In the .text section we have replaced the references to
stdin and stdout with [fd.in] and [fd.out].
The .text section now starts with a simple error handler,
which does nothing but exit the program with a return value of 1. The error handler is before _start so we are within a short distance from where the errors
occur.
Naturally, the program execution still begins at _start.
First, we remove argc and argv[0] from the stack: They are of no interest to us (in this
program, that is).
We pop argv[1] to ECX. This
register is particularly suited for pointers, as we can handle NULL pointers with jecxz. If argv[1] is not NULL, we
try to open the file named in the first argument. Otherwise, we continue the program as
before: Reading from stdin, writing to stdout. If we fail to open the input file (e.g., it does not
exist), we jump to the error handler and quit.

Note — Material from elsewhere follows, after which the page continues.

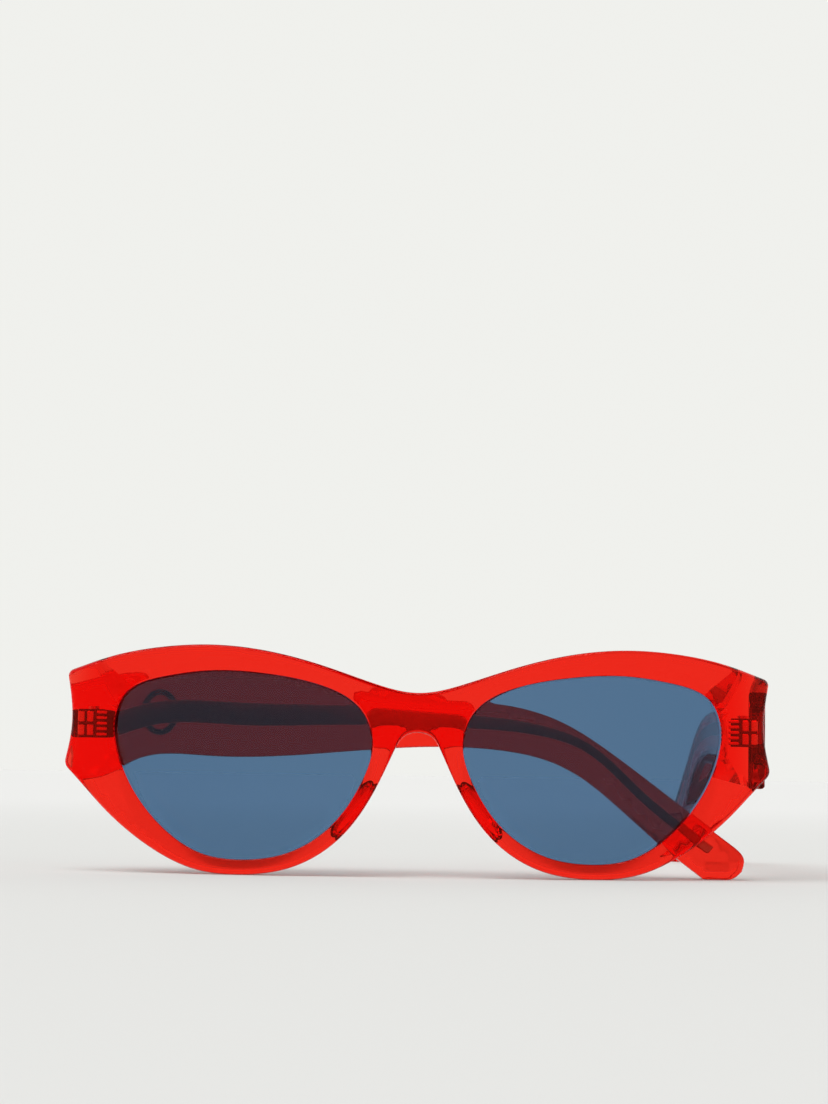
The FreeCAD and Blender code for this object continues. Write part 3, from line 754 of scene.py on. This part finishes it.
def make_camera():
    lens, sensor = 100.0, 36.0
    seen = 223.03                 # height of the picture at the end pieces
    distance = lens * seen / sensor
    across, eye_height, aim_height, roll = -1.3, 21.0, 65.2, 0.85
    eye = Vector((across, BUTT_Y - distance, eye_height)) * MM
    aim = Vector((across, BUTT_Y, aim_height)) * MM
    data = bpy.data.cameras.new("camera")
    data.lens, data.sensor_width = lens, sensor
    data.clip_start, data.clip_end = 0.01, 50.0
    made = bpy.data.objects.new("camera", data)
    made.location = eye
    made.rotation_mode = "QUATERNION"
    lean = Quaternion((0, 0, 1), math.radians(roll))
    made.rotation_quaternion = (aim - eye).to_track_quat("-Z", "Y") @ lean
    bpy.context.scene.collection.objects.link(made)
    bpy.context.scene.camera = made


def make_world():
    """Even studio light all round, dimmer overhead and a little dimmer behind the camera."""
    world = bpy.data.worlds.new("world")
    world.use_nodes = True
    nodes, links = world.node_tree.nodes, world.node_tree.links
    axes = nodes.new("ShaderNodeSeparateXYZ")
    links.new(nodes.new("ShaderNodeTexCoord").outputs["Generated"], axes.inputs["Vector"])
    factors = []
    for axis, start, end, dim in (("Z", 0.35, 0.85, 0.22), ("Y", -0.55, -0.95, 0.95)):
        fade = nodes.new("ShaderNodeMapRange")
        fade.interpolation_type = "SMOOTHSTEP"
        fade.inputs["From Min"].default_value, fade.inputs["From Max"].default_value = start, end
        fade.inputs["To Min"].default_value, fade.inputs["To Max"].default_value = 1.0, dim
        links.new(axes.outputs[axis], fade.inputs["Value"])
        factors.append(fade.outputs["Result"])
    total = factors[0]
    for factor in factors[1:]:
        product = nodes.new("ShaderNodeMath")
        product.operation = "MULTIPLY"
        links.new(total, product.inputs[0])
        links.new(factor, product.inputs[1])
        total = product.outputs["Value"]
    links.new(total, nodes["Background"].inputs["Strength"])
    nodes["Background"].inputs["Color"].default_value = (0.872, 0.876, 0.845, 1)
    bpy.context.scene.world = world


def make_sun():
    lamp = bpy.data.lights.new("high_window", "SUN")
    lamp.energy, lamp.angle = 2.15, math.radians(60)
    made = bpy.data.objects.new("high_window", lamp)
    made.rotation_mode = "QUATERNION"
    shines = Vector((0.35, 0.3, -1.0))
    made.rotation_quaternion = shines.to_track_quat("-Z", "Y")
    bpy.context.scene.collection.objects.link(made)


make_floor()
make_world()
make_sun()
make_camera()
bpy.context.scene.view_settings.view_transform = "Standard"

If all went well, we now check for the second argument. If it is there, we open the
output file. Otherwise, we send the output to stdout. If we
fail to open the output file (e.g., it exists and we do not have the write permission),
we, again, jump to the error handler.
The rest of the code is the same as before, except we close the input and output files
before exiting, and, as mentioned, we use [fd.in] and [fd.out].
Our executable is now a whopping 768 bytes long.
Can we still improve it? Of course! Every program can be improved. Here are a few ideas of what we could do:
Have our error handler print a message to stderr.
Add error handlers to the read and write functions.
Close stdin when we open an input file, stdout when we open an output file.
Add command line switches, such as -i and -o, so we can list the input and output files in any order, or
perhaps read from stdin and write to a file.
Print a usage message if command line arguments are incorrect.
I shall leave these enhancements as an exercise to the reader: You already know everything you need to know to implement them.